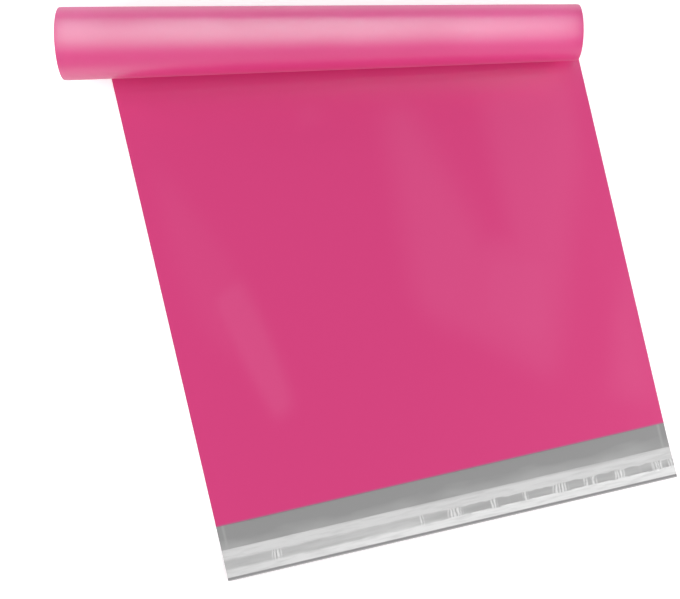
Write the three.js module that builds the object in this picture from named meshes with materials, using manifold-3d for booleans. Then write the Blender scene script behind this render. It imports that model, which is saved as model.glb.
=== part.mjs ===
// A poly mailer bag, lying flat with its closed end rolled up.
//
// The bag is one length of plastic film, folded across at the closed end and welded along both
// sides. The back wall runs past the mouth as a lip, and the lip carries a strip of adhesive under
// a peel-off release liner. The closed end is rolled up over the front wall, a little askew and
// with a slight taper, so the roll is a spiral cone. The film is drawn out along it so that the
// roll ends square, flush with the bag's right side and past its left side.
//
// Frame: +X across the bag, +Y from the mouth to the closed end, +Z up out of the front wall.
// The origin is on the underside, at the middle of the mouth.

import * as THREE from "three";
import { mergeVertices } from "three/addons/utils/BufferGeometryUtils.js";
import Module from "manifold-3d";

const wasm = await Module();
wasm.setup();

// Film and bag, in millimetres
const bagWidth = 305;
const bodyLength = 457;
const filmThickness = 0.25;
const pocketGap = 0.3;
const weldWidth = 3;

// Lip, in millimetres, from the mouth outwards: bare film, then the liner, which runs past the
// adhesive on both sides, then the bare edge
const bareLip = 16;
const linerInnerMargin = 7.5;
const adhesiveWidth = 4.8;
const linerOuterMargin = 6;
const lipEdge = 2.2;
const adhesiveThickness = 0.25;
const linerThickness = 0.25;

// Roll: lengths in millimetres and angles in degrees, taken on the centreline of the bag
const flatLength = 292.5;
const rollRadius = 21.1;
const rollTaper = 0.96;
const rollSkew = 11.6;
const turnGap = 0.8;
// How far the roll's square ends stand past half the bag's width, along the roll, and the angle
// of turn over which the film's edges come square
const leftOverhang = 26;
const rightOverhang = 1;
const squaringAngle = 90;

// How finely curves are drawn: the angle of each facet of the roll, in degrees, and the sides of
// the half circle at the bag's end fold
const facetAngle = 10;
const foldSides = 6;
// How far a cutting shape runs past the film that it cuts
const cutOverrun = 1;

const wallsThickness = 2 * filmThickness + pocketGap;
const linerWidth = linerInnerMargin + adhesiveWidth + linerOuterMargin;
const lipLength = bareLip + linerWidth + lipEdge;

const film = new THREE.MeshStandardMaterial({ color: 0xd74580, roughness: 0.38, metalness: 0 });
const adhesive = new THREE.MeshStandardMaterial({ color: 0x8f8f92, roughness: 0.25, metalness: 0 });
const liner = new THREE.MeshStandardMaterial({
  color: 0xd6d7d8,
  roughness: 0.2,
  metalness: 0,
  transparent: true,
  opacity: 0.7,
});

// The side view of a length of film, from y = start to a round fold at y = end, as a shape in the
// plane of Y and Z. It is drawn clockwise, seen from the left side of the bag.
function foldedProfile(start, end, bottom, top) {
  const radius = (top - bottom) / 2;
  const shape = new THREE.Shape();
  shape.moveTo(start, bottom);
  shape.lineTo(end - radius, bottom);
  shape.absarc(end - radius, bottom + radius, radius, -Math.PI / 2, Math.PI / 2, false);
  shape.lineTo(start, top);
  return shape;
}

// A profile in the plane of Y and Z, swept across the bag and centred on it
function acrossBag(shape, width) {
  const geometry = new THREE.ExtrudeGeometry(shape, {
    depth: width,
    bevelEnabled: false,
    curveSegments: foldSides,
  });
  geometry.translate(0, 0, -width / 2);
  return geometry.applyMatrix4(
    new THREE.Matrix4().makeBasis(
      new THREE.Vector3(0, 1, 0),
      new THREE.Vector3(0, 0, 1),
      new THREE.Vector3(1, 0, 0),
    ),
  );
}

function solidOf(geometry) {
  geometry.deleteAttribute("normal");
  geometry.deleteAttribute("uv");
  const merged = mergeVertices(geometry);
  return new wasm.Manifold(
    new wasm.Mesh({
      numProp: 3,
      vertProperties: merged.attributes.position.array,
      triVerts: new Uint32Array(merged.index.array),
    }),
  );
}

// A solid's triangles, each as three points
function trianglesOf(solid) {
  const { vertProperties, triVerts } = solid.getMesh();
  const points = [];
  for (let i = 0; i < vertProperties.length; i += 3) {
    points.push(new THREE.Vector3().fromArray(vertProperties, i));
  }
  const triangles = [];
  for (let i = 0; i < triVerts.length; i += 3) {
    triangles.push([points[triVerts[i]], points[triVerts[i + 1]], points[triVerts[i + 2]]]);
  }
  return triangles;
}

// Convex faces, each as a list of corners, drawn as fans of triangles
function geometryOf(faces) {
  const points = faces.flatMap((face) =>
    face.slice(2).flatMap((corner, i) => [face[0], face[i + 1], corner]),
  );
  return new THREE.BufferGeometry().setFromPoints(points);
}

// The bag before it is rolled: both walls, the fold between them, the side welds and the lip
function flatBag() {
  const walls = solidOf(acrossBag(foldedProfile(0, bodyLength, 0, wallsThickness), bagWidth));
  const lip = new THREE.BoxGeometry(bagWidth, lipLength + cutOverrun, filmThickness);
  lip.translate(0, (cutOverrun - lipLength) / 2, filmThickness / 2);
  const pocket = solidOf(
    acrossBag(
      foldedProfile(
        -cutOverrun,
        bodyLength - filmThickness,
        filmThickness,
        filmThickness + pocketGap,
      ),
      bagWidth - 2 * weldWidth,
    ),
  );
  return walls.add(solidOf(lip)).subtract(pocket);
}

// The first of two perpendicular unit vectors, turned towards the second by an angle in radians
function turned(from, towards, angle) {
  return from.clone().multiplyScalar(Math.cos(angle)).addScaledVector(towards, Math.sin(angle));
}

// The roll. Its straight lines all pass through an apex on the ground, out past the right side,
// and it winds up round an axis that rises from that apex.
const taper = THREE.MathUtils.degToRad(rollTaper);
const skew = THREE.MathUtils.degToRad(rollSkew);
const facet = THREE.MathUtils.degToRad(facetAngle);
const up = new THREE.Vector3(0, 0, 1);
const alongRoll = new THREE.Vector3(-Math.cos(skew), Math.sin(skew), 0);
const awayFromMouth = new THREE.Vector3(Math.sin(skew), Math.cos(skew), 0);
const apexDistance = rollRadius / Math.sin(taper);
const apex = new THREE.Vector3(0, flatLength, 0).addScaledVector(alongRoll, -apexDistance);
const rollAxis = turned(alongRoll, up, taper);
const rollDown = turned(alongRoll, up, taper - Math.PI / 2);
const squaringTurn = THREE.MathUtils.degToRad(squaringAngle);

// How much the roll's half-angle shrinks for each radian of turn, so that turns clear each other
const turnPitch = wallsThickness + turnGap;
const windingIn = turnPitch / (2 * Math.PI * apexDistance);

// The angle round the apex, in the flat film, of what ends up at a given turn of the roll
function sheetAngle(turn) {
  return taper * turn - (windingIn * turn ** 2) / 2;
}

function turnAt(angle) {
  return (taper - Math.sqrt(taper ** 2 - 2 * windingIn * angle)) / windingIn;
}

function apexAngle(point) {
  const arm = point.clone().sub(apex);
  return Math.atan2(arm.dot(awayFromMouth), arm.dot(alongRoll));
}

// How far from the apex a point lies once it is rolled up: as far as in the flat film where the
// roll starts, easing over to a roll with square ends
function reachAt(point, turn) {
  const flatReach = Math.hypot(point.x - apex.x, point.y - apex.y);
  const side = bagWidth / 2;
  const alongSquare = THREE.MathUtils.mapLinear(
    point.x,
    -side,
    side,
    side + leftOverhang,
    -side - rightOverhang,
  );
  const squared = THREE.MathUtils.smoothstep(turn, 0, squaringTurn);
  return THREE.MathUtils.lerp(flatReach, apexDistance + alongSquare, squared);
}

// Where a point of the flat bag goes once the closed end is rolled up
function rolled(point) {
  const angle = apexAngle(point);
  if (angle <= 0) return point.clone();
  const turn = turnAt(angle);
  const halfAngle = taper - windingIn * turn;
  const outward = turned(rollDown, awayFromMouth, turn);
  const ray = turned(rollAxis, outward, halfAngle);
  const inward = turned(rollAxis, outward, halfAngle - Math.PI / 2);
  const reach = reachAt(point, turn);
  return apex.clone().addScaledVector(ray, reach).addScaledVector(inward, point.z);
}

// One side of a flat face, cut where the distances of its corners from a plane change sign
function keptSide(face, distances, sign) {
  return face.flatMap((point, i) => {
    const j = (i + 1) % face.length;
    const kept = sign * distances[i] >= 0 ? [point] : [];
    if (distances[i] * distances[j] >= 0) return kept;
    const share = distances[i] / (distances[i] - distances[j]);
    return [...kept, point.clone().lerp(face[j], share)];
  });
}

// Faces cut in two wherever they cross the upright plane through the apex at this angle
function cutAlong(faces, angle) {
  const across = turned(alongRoll, awayFromMouth, angle + Math.PI / 2);
  const plane = new THREE.Plane().setFromNormalAndCoplanarPoint(across, apex);
  return faces.flatMap((face) => {
    const distances = face.map((point) => plane.distanceToPoint(point));
    if (Math.min(...distances) * Math.max(...distances) >= 0) return [face];
    return [keptSide(face, distances, 1), keptSide(face, distances, -1)];
  });
}

function rolledBag() {
  let faces = trianglesOf(flatBag());
  const farCorner = new THREE.Vector3(bagWidth / 2, bodyLength, 0);
  const turns = turnAt(apexAngle(farCorner));
  for (let turn = 0; turn < turns; turn += facet) {
    faces = cutAlong(faces, sheetAngle(turn));
  }
  return geometryOf(faces.map((face) => face.map(rolled)));
}

// A strip laid across the lip, its inner edge at a distance from the mouth
function lipStrip(distance, width, bottom, thickness) {
  const strip = new THREE.BoxGeometry(bagWidth, width, thickness);
  strip.translate(0, -distance - width / 2, bottom + thickness / 2);
  return strip;
}

function named(name, geometry, material) {
  const mesh = new THREE.Mesh(geometry, material);
  mesh.name = name;
  return mesh;
}

const mailer = new THREE.Group();
mailer.add(
  named("bag", rolledBag(), film),
  named(
    "adhesive_strip",
    lipStrip(bareLip + linerInnerMargin, adhesiveWidth, filmThickness, adhesiveThickness),
    adhesive,
  ),
  named(
    "release_liner",
    lipStrip(bareLip, linerWidth, filmThickness + adhesiveThickness, linerThickness),
    liner,
  ),
);

export default mailer;
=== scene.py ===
"""A pink film mailing bag that lies flat, with its closed end rolled up over its front."""

import math
from typing import NamedTuple

import bmesh
import bpy
from bpy.props import FloatProperty, FloatVectorProperty, IntProperty, PointerProperty
from mathutils import Matrix, Vector, noise


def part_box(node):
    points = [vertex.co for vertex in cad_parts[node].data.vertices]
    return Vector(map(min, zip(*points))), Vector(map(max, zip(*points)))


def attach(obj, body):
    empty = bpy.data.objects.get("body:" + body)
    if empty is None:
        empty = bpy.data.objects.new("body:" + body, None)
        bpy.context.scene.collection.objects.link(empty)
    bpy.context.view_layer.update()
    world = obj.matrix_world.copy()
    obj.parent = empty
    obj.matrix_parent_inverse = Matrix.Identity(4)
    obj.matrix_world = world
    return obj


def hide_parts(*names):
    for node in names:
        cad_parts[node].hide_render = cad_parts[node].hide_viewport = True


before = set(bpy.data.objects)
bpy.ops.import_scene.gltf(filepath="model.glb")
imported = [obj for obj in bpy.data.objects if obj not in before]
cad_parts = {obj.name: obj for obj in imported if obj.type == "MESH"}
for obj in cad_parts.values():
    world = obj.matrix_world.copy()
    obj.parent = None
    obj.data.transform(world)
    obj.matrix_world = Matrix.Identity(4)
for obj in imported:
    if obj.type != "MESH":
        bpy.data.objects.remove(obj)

bl_info = {
    "name": "Film Mailing Bag",
    "version": (1, 0, 0),
    "blender": (4, 5, 0),
    "location": "3D View > Sidebar > Mailer",
    "description": "Builds a rolled-up film mailing bag and the stage that it lies on",
    "category": "Add Mesh",
}

MM = 0.001
UP = Vector((0, 0, 1))
FRONT = Vector((0, -1, 0))
RIGHT = Vector((1, 0, 0))

# The places that the frame gives
BAG_LOW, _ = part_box("bag")
LINER_LOW, LINER_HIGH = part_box("release_liner")
ADHESIVE_LOW, ADHESIVE_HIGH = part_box("adhesive_strip")
LINER_MIDDLE = (LINER_LOW.y + LINER_HIGH.y) / 2
ADHESIVE_MIDDLE = (ADHESIVE_LOW.y + ADHESIVE_HIGH.y) / 2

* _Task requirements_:
Copy exactly, and only, the lines from the one containing "function named(name, geometry, material)" through the one containing "bpy.context.view_layer.update()".

* _Solution for this task_:
function named(name, geometry, material) {
  const mesh = new THREE.Mesh(geometry, material);
  mesh.name = name;
  return mesh;
}

const mailer = new THREE.Group();
mailer.add(
  named("bag", rolledBag(), film),
  named(
    "adhesive_strip",
    lipStrip(bareLip + linerInnerMargin, adhesiveWidth, filmThickness, adhesiveThickness),
    adhesive,
  ),
  named(
    "release_liner",
    lipStrip(bareLip, linerWidth, filmThickness + adhesiveThickness, linerThickness),
    liner,
  ),
);

export default mailer;
=== scene.py ===
"""A pink film mailing bag that lies flat, with its closed end rolled up over its front."""

import math
from typing import NamedTuple

import bmesh
import bpy
from bpy.props import FloatProperty, FloatVectorProperty, IntProperty, PointerProperty
from mathutils import Matrix, Vector, noise


def part_box(node):
    points = [vertex.co for vertex in cad_parts[node].data.vertices]
    return Vector(map(min, zip(*points))), Vector(map(max, zip(*points)))


def attach(obj, body):
    empty = bpy.data.objects.get("body:" + body)
    if empty is None:
        empty = bpy.data.objects.new("body:" + body, None)
        bpy.context.scene.collection.objects.link(empty)
    bpy.context.view_layer.update()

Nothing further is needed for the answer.